By Debbie James

Farmers fear that grazing areas will be lost when tens of thousands of trees are planted to create a £15 million ‘national forest’ across Wales.

Although the Welsh Government-backed scheme offers woodland creation grants to farmers through Glastir there are longer term implications for agriculture from the inevitable loss of farmland.

There are currently around 763,000 acres (309,000 hectares) of woodland in Wales, representing 14.9 per cent of the total land area, but this project aims to plant 4,900 acres a year, rising to 9,800 acres.

Existing woodland will be joined up with newly-planted areas to give people the opportunity to walk the entire length of the forest, from one end of the Wales to the other.

The additional tree cover is also intended to prevent flooding, improve air quality, remove harmful greenhouse gases from the atmosphere, regenerate soil for food and provide a home for wildlife.

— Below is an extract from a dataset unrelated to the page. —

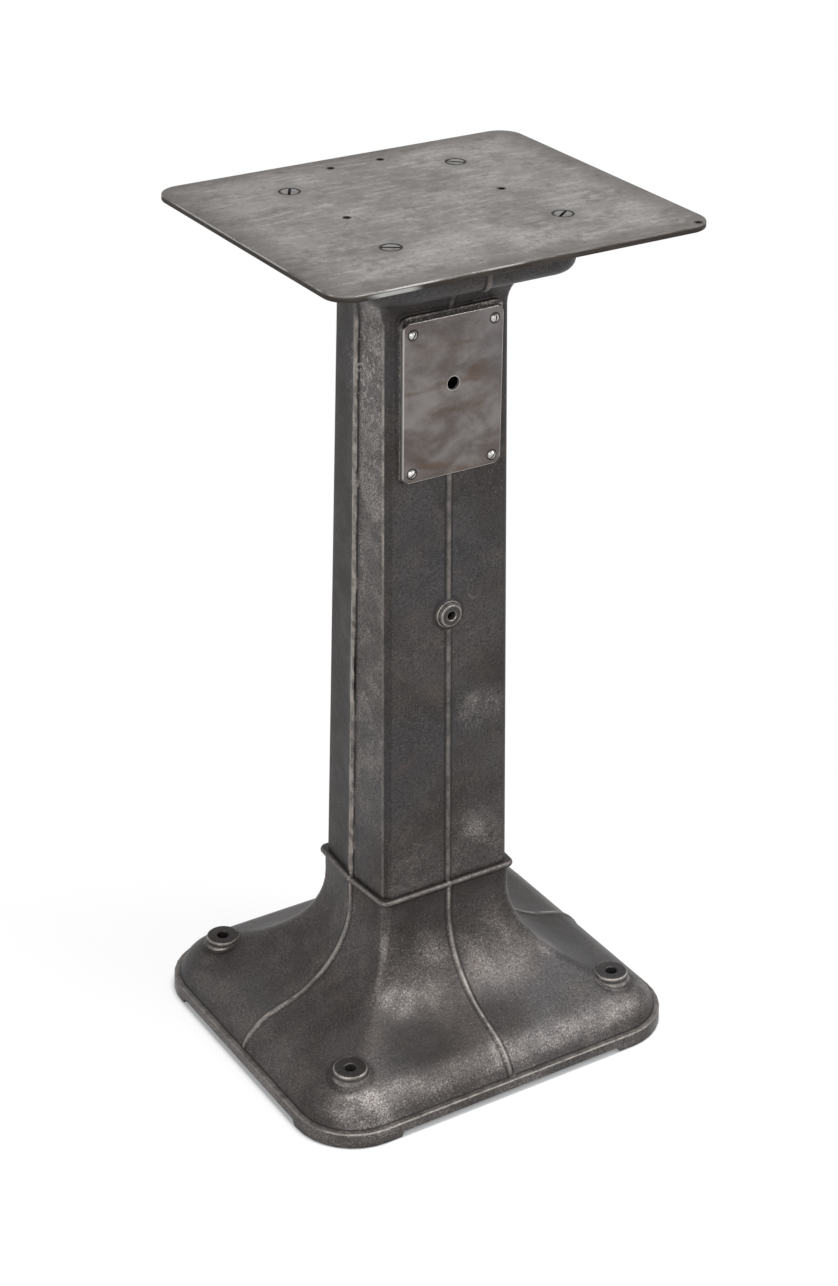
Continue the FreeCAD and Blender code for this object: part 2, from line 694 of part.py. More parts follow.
def make_front_boss(body):
    """The round drilled boss on the front bead, with a low collar round its foot."""
    collar = ("BossCollar", "boss_collar_radius", "boss_collar_proud")
    for name, radius, proud in (collar, ("Boss", "boss_radius", "boss_proud")):
        outline = new_sketch(body, f"{name}Outline", "XZ_Plane", f"({BOSS_SEAT} + {cell(proud)})")
        draw_circle(outline, "0", BOSS_HEIGHT, cell(radius))
        pad(body, name, outline, f"{cell(proud)} + {cell('column_wall')} / 2", reverse=True)


def make_cover_frame(body):
    """The raised frame that the cover plate is screwed to, faced flat, and its window."""
    half_width = f"({cell('cover_width')} / 2 + {cell('frame_margin')})"
    low = f"({COVER_CENTRE} - {cell('cover_height')} / 2 - {cell('frame_margin')})"
    frame = new_sketch(body, "FrameOutline", "XZ_Plane", FRAME_FACE)
    draw_rounded_rectangle(
        frame, f"-{half_width}", half_width, low, FRAME_TOP, cell("cover_corner_radius"))
    root = f"{FRAME_FACE} - {cell('column_front_head')} + {cell('root_depth')}"
    pad(body, "Frame", frame, root, reverse=True)
    facing = new_sketch(body, "FacingOutline", "XZ_Plane", FRAME_FACE)
    draw_rounded_rectangle(
        facing, f"-{half_width}", half_width, low, FRAME_TOP, cell("cover_corner_radius"))
    pocket(body, "Facing", facing, cell("cover_thickness"), reverse=True)


def hollow_column(body):
    """The core of the casting: the shaft's hollow, the pan's hollow and the window."""
    wall, corner = cell("column_wall"), cell("cavity_corner_radius")
    floor = f"({COLUMN_FOOT} + {cell('joint_flange')})"

    def inside(foot, head, height):
        return f"({column_size(foot, head, height)} - {wall})"

    levels = []
    for height in (floor, COVE_START):
        ridge = inside("column_ridge_foot", "column_ridge_head", height)
        front = inside("column_front_foot", "column_front_head", height)
        levels.append((height, ridge, front, cell("column_ridge"), corner))
    loft(body, "ShaftHollow", levels, kind="PartDesign::SubtractiveLoft")
    loft(body, "PanHollow", pan_levels(
        wall, corner, f"({cell('pan_corner_radius')} - {wall})",
        f"({PAN_TOP} - {cell('pan_top_thickness')})"), kind="PartDesign::SubtractiveLoft")
    window = new_sketch(body, "WindowOutline", "XZ_Plane", FRAME_FACE)
    half_width, half_height = f"({cell('window_width')} / 2)", f"({cell('window_height')} / 2)"
    middle = COVER_CENTRE
    draw_rounded_rectangle(
        window, f"-{half_width}", half_width, f"({middle} - {half_height})",
        f"({middle} + {half_height})", cell("window_radius"))
    depth = f"{FRAME_FACE} - {cell('column_front_head')} + 2 * {wall}"
    pocket(body, "Window", window, depth)


# ---------------------------------------------------------------- plates
def make_top_plate():
    """The flat steel work plate, countersunk for its four screws and drilled for fixings."""
    body = new_body("top_plate")
    across, forward = cell("plate_across"), cell("plate_forward")
    outline = new_sketch(body, "PlateOutline", "XY_Plane", PAN_TOP)
    half_length, half_depth = f"({cell('plate_length')} / 2)", f"({cell('plate_depth')} / 2)"
    draw_rounded_rectangle(
        outline, f"({across} - {half_length})", f"({across} + {half_length})",
        f"(-{half_depth} - {forward})", f"({half_depth} - {forward})", cell("plate_corner_radius"))
    pad(body, "Plate", outline, cell("plate_thickness"))
    top = lies_at(cell("stand_height"))
    bottom = lies_at(PAN_TOP)
    round_edges(body, "PlateEdge", cell("plate_edge_radius"), lambda edge: top(edge) or bottom(edge))

    for number, (screw_x, screw_y) in enumerate(PLATE_SCREW_PLACES):
        sink = body.newObject("PartDesign::SubtractiveCone", f"Countersink{number + 1}")
        sink.AttachmentSupport = [(origin_plane(body, "XY_Plane"), "")]
        sink.MapMode = "FlatFace"
        height = plate_screw_head_height()
        for axis, place in (("x", screw_x), ("y", screw_y), ("z", f"{cell('stand_height')} - {height}")):
            sink.setExpression(f"AttachmentOffset.Base.{axis}", place)
        sink.setExpression("Radius1", f"{cell('plate_screw_shank')} / 2 + {cell('head_gap')}")
        sink.setExpression("Radius2", f"{cell('plate_screw_head')} / 2 + {cell('head_gap')}")
        sink.setExpression("Height", height)
    round_holes(
        body, "ScrewHoles", "XY_Plane", cell("stand_height"), PLATE_SCREW_PLACES,
        f"{cell('plate_screw_shank')} / 2 + {cell('head_gap')}", cell("plate_thickness"))
    half_spacing, half_rear = f"({cell('fixing_hole_spacing')} / 2)", f"({cell('rear_hole_spacing')} / 2)"
    shift, back = cell("rear_hole_shift"), cell("rear_hole_back")
    fixings = [
        (f"({across} - {half_spacing})", "0"), (f"({across} + {half_spacing})", "0"),
        (f"({across} + {shift} - {half_rear})", back), (f"({across} + {shift} + {half_rear})", back)]
    round_holes(
        body, "FixingHoles", "XY_Plane", cell("stand_height"), fixings,
        f"{cell('fixing_hole')} / 2", cell("plate_thickness"))
    round_holes(
        body, "CornerHole", "XY_Plane", cell("stand_height"),
        [(f"({across} + {half_length} - {cell('corner_hole_inset_x')})",
          f"({cell('corner_hole_inset_y')} - {half_depth} - {forward})")],
        f"{cell('corner_hole')} / 2", cell("plate_thickness"))
    return body


def make_cover_plate():
    """The polished cover over the window, with a cable hole above its middle."""
    body = new_body("cover_plate")
    outline = new_sketch(body, "CoverOutline", "XZ_Plane", COVER_FACE)
    half_width, half_height = f"({cell('cover_width')} / 2)", f"({cell('cover_height')} / 2)"
    middle = COVER_CENTRE
    draw_rounded_rectangle(
        outline, f"-{half_width}", half_width, f"({middle} - {half_height})",
        f"({middle} + {half_height})", cell("cover_corner_radius"))
    pad(body, "Cover", outline, cell("cover_thickness"), reverse=True)
    face = -value(COVER_FACE)

    def on_face(edge):
        box = edge.BoundBox
        return abs(box.YMin - face) < 0.001 and abs(box.YMax - face) < 0.001

    round_edges(body, "CoverEdge", cell("cover_edge_radius"), on_face)
    round_holes(
        body, "CoverScrewHoles", "XZ_Plane", COVER_FACE, COVER_SCREW_PLACES,
        f"{cell('cover_screw_shank')} / 2 + {cell('head_gap')}", cell("cover_thickness"))
    round_holes(
        body, "CableHole", "XZ_Plane", COVER_FACE,
        [("0", f"({middle} + {cell('cover_hole_rise')})")],
        f"{cell('cover_hole')} / 2", cell("cover_thickness"))
    return body


# ---------------------------------------------------------------- fasteners
def plate_screw_head_height():
    """The height of the screw's 90 degree cone."""
    return f"(({cell('plate_screw_head')} - {cell('plate_screw_shank')}) / 2)"


def cut_slot(body, width, depth, top, head):
    """The screwdriver slot across a screw's head."""
    slot = new_sketch(body, "SlotOutline", "XY_Plane", top)
    half = f"({cell(width)} / 2)"
    reach = f"({cell(head)} / 2 + {cell('cut_overrun')})"
    draw_path(slot, [
        (f"-{reach}", f"-{half}"), (reach, f"-{half}"), (reach, half), (f"-{reach}", half)])
    pocket(body, "Slot", slot, cell(depth))


def set_place(body, across, depth, height, rotation=None):
    """Stand a fastener at its place; its own origin is the middle of its seat."""
    body.setExpression("Placement.Base.x", across)
    body.setExpression("Placement.Base.y", depth)
    body.setExpression("Placement.Base.z", height)
    if rotation:
        body.Placement.Rotation = rotation


def make_plate_screw(number, place, turn):
    """A slotted countersunk screw, flush with the plate's top."""
    body = new_body(f"plate_screw_{number}")
    head, shank = f"({cell('plate_screw_head')} / 2)", f"({cell('plate_screw_shank')} / 2)"
    cone = plate_screw_head_height()
    profile = new_sketch(body, "ScrewProfile", "XZ_Plane")
    draw_path(profile, [
        ("0", f"-{cell('plate_screw_length')}"), (shank, f"-{cell('plate_screw_length')}"),
        (shank, f"-{cone}"), (head, "0"), ("0", "0")])
    revolve(body, "Screw", profile)
    cut_slot(body, "plate_screw_slot", "plate_screw_slot_depth", "0", "plate_screw_head")
    rotation = FreeCAD.Rotation(FreeCAD.Vector(0, 0, 1), turn)
    set_place(body, place[0], place[1], cell("stand_height"), rotation)
    return body


def make_cover_screw(number, place, turn):
    """A slotted round-head screw that holds the cover plate on its frame."""
    body = new_body(f"cover_screw_{number}")
    head, shank = f"({cell('cover_screw_head')} / 2)", f"({cell('cover_screw_shank')} / 2)"
    rise = cell("cover_screw_head_height")
    dome = f"(({head}^2 + {rise}^2) / (2 * {rise}))"
    profile = new_sketch(body, "ScrewProfile", "XZ_Plane")
    draw_path(profile, [
        ("0", f"-{cell('cover_screw_length')}"), (shank, f"-{cell('cover_screw_length')}"),
        (shank, "0"), (head, "0"), ("0", rise)],
        {3: (("0", f"({rise} - {dome})"), dome)})
    revolve(body, "Screw", profile)
    cut_slot(body, "cover_screw_slot", "cover_screw_slot_depth", rise, "cover_screw_head")
    upright = FreeCAD.Rotation(FreeCAD.Vector(1, 0, 0), 90)
    rotation = upright.multiply(FreeCAD.Rotation(FreeCAD.Vector(0, 0, 1), turn))
    set_place(
        body, place[0], f"-{COVER_FACE}", place[1], rotation)
    return body


def make_joint_bolt(number, place):
    """A hexagon bolt, head down in the base's hollow, that holds the column on the base."""
    body = new_body(f"joint_bolt_{number}")
    corner = f"({cell('bolt_flats')} / (2 * cos(30 deg)))"
    head = new_sketch(body, "HeadOutline", "XY_Plane")
    draw_path(head, [
        (f"({corner} * cos({60 * side} deg))", f"({corner} * sin({60 * side} deg))")
        for side in range(6)])
    pad(body, "Head", head, cell("bolt_head_height"), reverse=True)
    shank = new_sketch(body, "ShankOutline", "XY_Plane")
    draw_circle(shank, "0", "0", f"{cell('bolt_shank')} / 2")
    pad(body, "Shank", shank, cell("bolt_length"))
    seat = f"({NECK_TOP} - {cell('joint_flange')} - {cell('washer_thickness')})"
    set_place(body, place[0], place[1], seat)
    return body


def make_joint_washer(number, place):
    """The plain washer under a joint bolt's head."""
    body = new_body(f"joint_washer_{number}")
    ring = new_sketch(body, "WasherOutline", "XY_Plane")
    draw_circle(ring, "0", "0", cell("washer_radius"))
    draw_circle(ring, "0", "0", f"({cell('bolt_shank')} + {cell('bolt_gap')}) / 2")
    pad(body, "Washer", ring, cell("washer_thickness"), reverse=True)
    set_place(body, place[0], place[1], f"({NECK_TOP} - {cell('joint_flange')})")
    return body


# ---------------------------------------------------------------- assembly
PLATE_SCREW_TURNS = [58, -32, -45, 36]
COVER_SCREW_TURNS = [65, 40, 80, 50]

parts = [make_base_casting(), make_column_casting(), make_top_plate(), make_cover_plate()]
for index in range(4):
    parts.append(make_plate_screw(index + 1, PLATE_SCREW_PLACES[index], PLATE_SCREW_TURNS[index]))
    parts.append(make_cover_screw(index + 1, COVER_SCREW_PLACES[index], COVER_SCREW_TURNS[index]))
    parts.append(make_joint_bolt(index + 1, BOLT_PLACES[index]))
    parts.append(make_joint_washer(index + 1, BOLT_PLACES[index]))
doc.recompute()

# ---------------------------------------------------------------- checks and output
for item in doc.Objects:
    if "Invalid" in item.State or "Error" in item.State:
        raise RuntimeError(f"{item.Label} is not valid: {item.State}")
for item in doc.Objects:
    if item.TypeId == "PartDesign::Pocket" and item.Shape.Volume >= item.BaseFeature.Shape.Volume:
        raise RuntimeError(f"{item.Label} cuts nothing")
for part in parts:
    shape = part.Shape
    if shape.isNull() or not shape.isValid() or len(shape.Solids) != 1:
        raise RuntimeError(f"{part.Label} has no single valid solid")
for part in parts:
    part.Shape.exportStep(f"parts/{part.Label}.step")
    box = part.Shape.BoundBox
    print(
        f"{part.Label}: {part.Shape.Volume / 1000:.1f} cm3,"
        f" x {box.XMin:.1f}..{box.XMax:.1f}, y {box.YMin:.1f}..{box.YMax:.1f},"
        f" z {box.ZMin:.1f}..{box.ZMax:.1f}")
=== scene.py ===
"""Cast iron machine pedestal: smooth castings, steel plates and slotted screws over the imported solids.

Metres, +Z up, +X along the work plate's long side, -Y towards the cover plate.
"""
import math
import random

import bmesh
import bpy
from mathutils import Matrix, Vector


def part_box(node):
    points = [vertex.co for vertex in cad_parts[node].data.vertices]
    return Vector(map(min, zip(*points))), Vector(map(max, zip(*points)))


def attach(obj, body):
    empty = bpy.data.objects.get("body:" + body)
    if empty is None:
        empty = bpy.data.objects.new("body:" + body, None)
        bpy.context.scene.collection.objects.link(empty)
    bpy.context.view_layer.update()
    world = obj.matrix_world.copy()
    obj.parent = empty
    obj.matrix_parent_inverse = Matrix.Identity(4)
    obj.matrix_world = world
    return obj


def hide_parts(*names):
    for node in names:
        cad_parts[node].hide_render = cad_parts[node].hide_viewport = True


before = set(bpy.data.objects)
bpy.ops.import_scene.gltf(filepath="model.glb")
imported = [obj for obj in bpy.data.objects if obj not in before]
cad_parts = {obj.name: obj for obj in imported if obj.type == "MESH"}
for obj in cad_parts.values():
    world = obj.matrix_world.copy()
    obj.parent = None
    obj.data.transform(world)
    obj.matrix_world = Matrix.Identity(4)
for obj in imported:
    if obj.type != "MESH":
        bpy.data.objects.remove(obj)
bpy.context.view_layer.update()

# ---------------------------------------------------------------- camera
CAMERA_PLACE = Vector((-1.0612, -1.6851, 1.4527))
CAMERA_AZIMUTH = math.radians(-32.2)
CAMERA_ELEVATION = math.radians(28.0)
CAMERA_ROLL = math.radians(0.6)
CAMERA_LENS = 70.35
CAMERA_SHIFT = (0.0005, -0.0026)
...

The scheme will in part be funded by £10m of funding through Glastir grants for farmers and other land managers to plant trees.

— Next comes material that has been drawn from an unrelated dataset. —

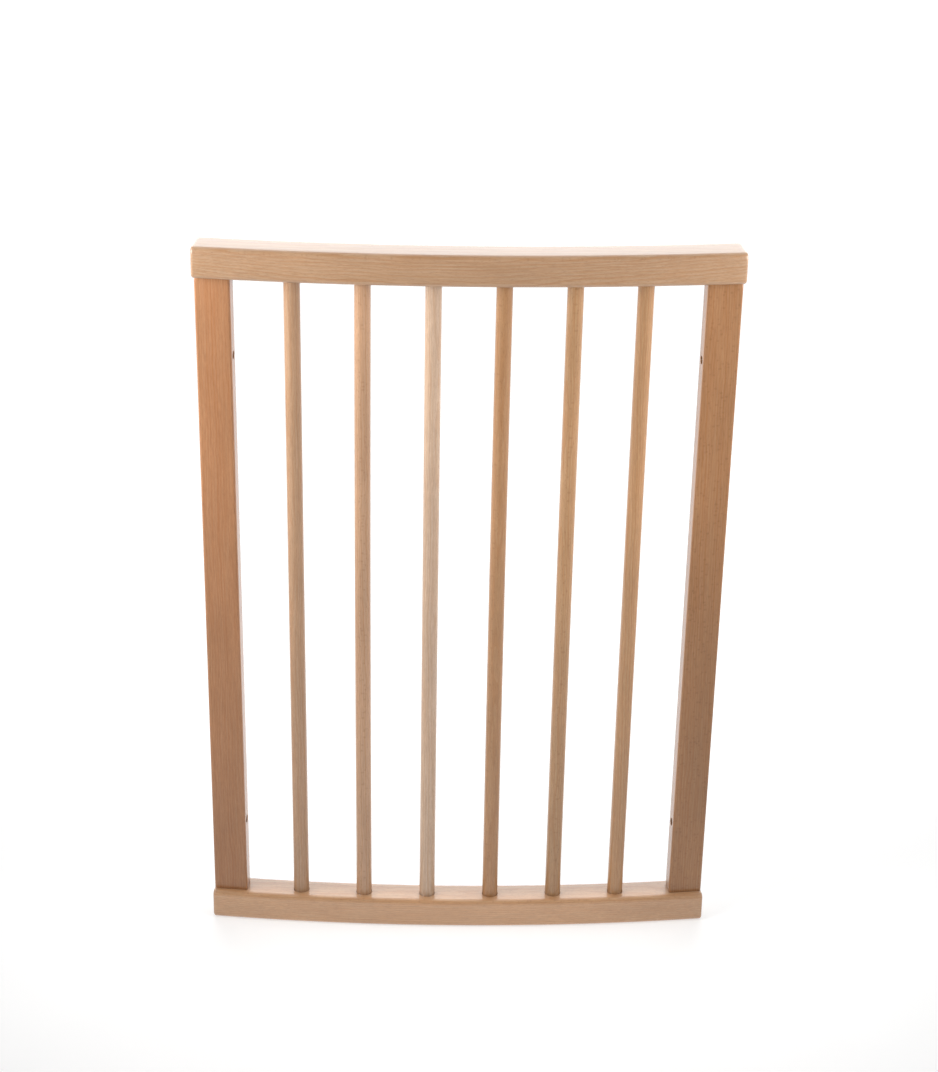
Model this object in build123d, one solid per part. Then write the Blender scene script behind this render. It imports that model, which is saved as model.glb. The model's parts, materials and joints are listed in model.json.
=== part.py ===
from build123d import *
import math
import os

# Side panel of a slatted wooden playpen, in millimetres and degrees.
# Two rails, curved in plan, hold two flat posts and a row of round spindles.
# +Z is up, +X runs along the panel and -Y is its convex outer side.
# The origin is on the floor, under the centre of the panel's bounding box.

# Whole panel
TOTAL_HEIGHT = 836.0
HALF_ANGLE = 7.23          # plan angle from the middle of the panel to the end of each rail
TOP_RADIUS = 2320.0        # plan radius of the top rail's centre line
BOTTOM_RADIUS = 2270.0     # the smaller bottom radius makes the panel taper towards the floor

# Rails
RAIL_DEPTH = 39.0
RAIL_HEIGHT = 35.5
RAIL_EDGE_RADIUS = 6.0
RAIL_END_RADIUS = 2.0

# Posts
POST_WIDTH = 38.5
POST_DEPTH = 22.0
POST_EDGE_RADIUS = 2.5
POST_END_RADIUS = 0.7
POST_INSET = 1.0           # from the end face of a rail to the outer face of its post

# Spindles
SPINDLE_COUNT = 6
SPINDLE_PITCH_ANGLE = 1.863
SPINDLE_DIAMETER = 18.0
SPINDLE_EDGE_CHAMFER = 1.0
SPINDLE_SOCKET_DEPTH = 18.0

# Dowels that join the posts to the rails
DOWEL_DIAMETER = 8.0
DOWEL_CHAMFER = 1.0
DOWEL_IN_RAIL = 17.0
DOWEL_IN_POST = 23.0
DOWEL_SPACING = 19.0
GLUE_GAP = 0.05            # radial gap round a spindle or a dowel
SOCKET_END_GAP = 1.0       # room for glue beyond the end of a spindle or a dowel

# Bolt holes that join the panel to its neighbours
BOLT_HOLE_DIAMETER = 9.0
BOLT_HOLE_FROM_END = 127.0  # from the top or the bottom of the panel to a hole's axis

# Sizes that follow from those above
OPENING_HEIGHT = TOTAL_HEIGHT - 2 * RAIL_HEIGHT
TOP_RAIL_UNDERSIDE = TOTAL_HEIGHT - RAIL_HEIGHT
MEAN_RADIUS = (TOP_RADIUS + BOTTOM_RADIUS) / 2
POST_ANGLE = HALF_ANGLE - math.degrees((POST_INSET + POST_WIDTH / 2) / MEAN_RADIUS)


def radius_at(height):
    """Plan radius of the panel's middle surface at a height."""
    rise = (height - RAIL_HEIGHT) / OPENING_HEIGHT
    return BOTTOM_RADIUS + rise * (TOP_RADIUS - BOTTOM_RADIUS)


def panel_point(angle, height, radius=None):
    """Point on the panel's middle surface, at a plan angle from its middle."""
    plan_radius = radius or radius_at(height)
    turn = math.radians(angle)
    return Vector(plan_radius * math.sin(turn), plan_radius * (1 - math.cos(turn)), height)


def tangent(angle):
    """Level direction along the panel at a plan angle, towards +X."""
    turn = math.radians(angle)
    return Vector(math.cos(turn), math.sin(turn), 0)


def upward(angle):
    """Direction of a post or spindle, from the bottom rail to the top rail."""
    return (panel_point(angle, TOP_RAIL_UNDERSIDE) - panel_point(angle, RAIL_HEIGHT)).normalized()


def rod(start, direction, diameter, length, chamfer_size=0):
    """Round bar from a point along a direction, with optional chamfered ends."""
    bar = Cylinder(diameter / 2, length, align=(Align.CENTER, Align.CENTER, Align.MIN))
    if chamfer_size:
        bar = chamfer(bar.edges().filter_by(GeomType.CIRCLE), chamfer_size)
    return Plane(origin=start, z_dir=direction) * bar


def spindle_angles():
    """Plan angles of the spindles, from left to right."""
    middle = (SPINDLE_COUNT - 1) / 2
    return [(index - middle) * SPINDLE_PITCH_ANGLE for index in range(SPINDLE_COUNT)]


def spindle(angle, extra_radius=0, extra_length=0):
    """Straight round bar that runs into both rails."""
    reach = SPINDLE_SOCKET_DEPTH + extra_length
    start = panel_point(angle, RAIL_HEIGHT - reach)
    end = panel_point(angle, TOP_RAIL_UNDERSIDE + reach)
    bevel = 0 if extra_radius else SPINDLE_EDGE_CHAMFER
    diameter = SPINDLE_DIAMETER + 2 * extra_radius
    return rod(start, upward(angle), diameter, (end - start).length, bevel)


def dowel_start(side, height, offset):
    """Point on a post's end face, offset along the panel from the post's middle."""
    return panel_point(side * POST_ANGLE, height) + tangent(side * POST_ANGLE) * offset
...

Farmers will welcome the new funding but planting trees on a big scale in Wales could have "a devastating effect on agriculture and rural life" warns Glyn Roberts, president of the Farmers' Union of Wales.

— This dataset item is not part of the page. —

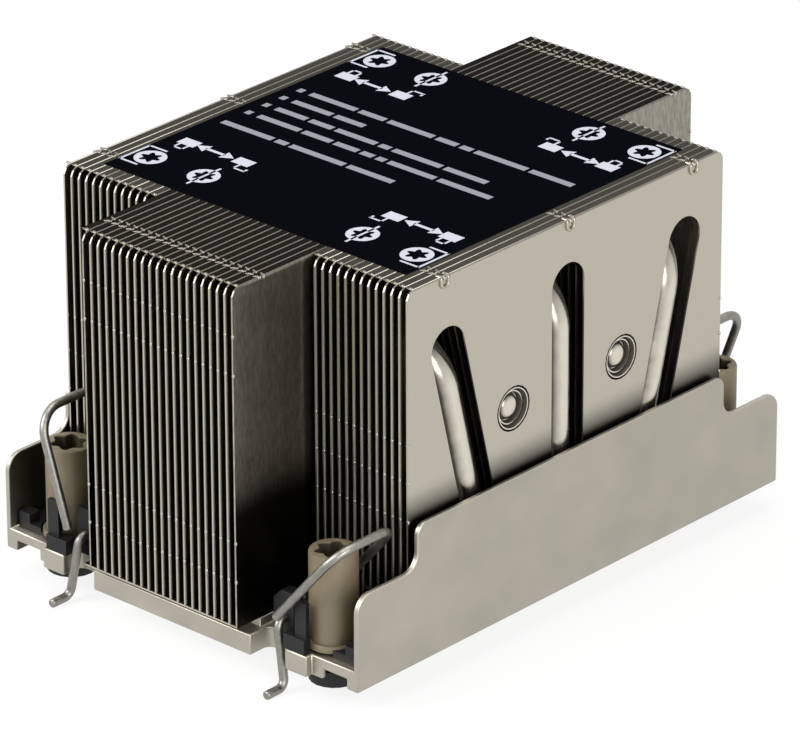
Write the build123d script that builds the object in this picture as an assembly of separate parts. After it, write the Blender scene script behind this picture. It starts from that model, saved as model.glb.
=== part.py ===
"""Passive server processor heatsink: a nickel-plated cast base with two side flanges, five heat pipes,
a pack of folded fins, four captive nuts and four anti-tilt wires in plastic holders.

Units are millimetres. X runs across the fins, Y along the air flow and Z up.
The origin is the centre of the flat underside that rests on the processor.
"""
from build123d import *
from math import atan2, cos, degrees, radians, sin, tan
import os

# Overall form
HEIGHT = 64.0
FIN_PITCH = 1.62
FIN_THICKNESS = 0.3
LONG_FIN_COUNT = 21
SIDE_FIN_COUNT = 13
LONG_HALF_X = FIN_PITCH * (LONG_FIN_COUNT - 1) / 2
STACK_HALF_X = LONG_HALF_X + FIN_PITCH * SIDE_FIN_COUNT + FIN_THICKNESS / 2

# Captive nuts: half of their spacing along Y, and their own sizes
NUT_Y = 46.4
NUT_RADIUS = 4.0
NUT_TOP = 20.3
NUT_BOTTOM = -2.2
NUT_NECK_INSET = 0.9
NUT_COLLAR_STEP = 0.6
NUT_COLLAR_HEIGHT = 1.2
NUT_COLLAR_GAP = 0.3
NUT_NECK_GAP = 0.3
NUT_THREAD_RADIUS = 1.65
NUT_THREAD_DEPTH = 12.0
NUT_SIDES = 20
SOCKET_WALL = 1.25
SOCKET_LOBE_DEPTH = 0.75
SOCKET_DEPTH = 4.5
RING_STEP = 0.2
RING_HEIGHT = 2.6
RING_SEAT_GAP = 0.02
RECESS_GAP = 0.6
NUT_NECK_RADIUS = NUT_RADIUS - NUT_NECK_INSET
NUT_COLLAR_RADIUS = NUT_RADIUS + NUT_COLLAR_STEP
SOCKET_RADIUS = NUT_RADIUS - SOCKET_WALL
RING_OUTER_RADIUS = NUT_RADIUS + RING_STEP
RECESS_RADIUS = RING_OUTER_RADIUS + RECESS_GAP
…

"If you take away the agricultural aspect of the land you take away the backbone of our rural areas - that creates an economy and allows people to live in these areas,’’ he said.

"We have to look at the broad picture and not focus on one element when we're talking about a complex issue like climate.’’

The government will hold meetings and events with farmers, businesses and communities over the coming months to develop a plan to deliver the scheme.

Wales’ First Minister Mark Drakeford said the project would deliver on a responsibility to future generations by protecting nature from the dangers of the changing climate while creating a healthy natural environment that offers protection to communities from the dangers they face from climate change.

Environment Minister Lesley Griffiths admits that creating extensive new networks of woodland is a "challenging’’ ambition.

"In the coming year, we will be engaging widely so we are able to design the program in a way which allows everyone to make their contribution," she said.

Advisers at the UK Committee on Climate Change have called for significant rises in tree planting if targets on cutting greenhouse gas emissions by 2050 are to be met.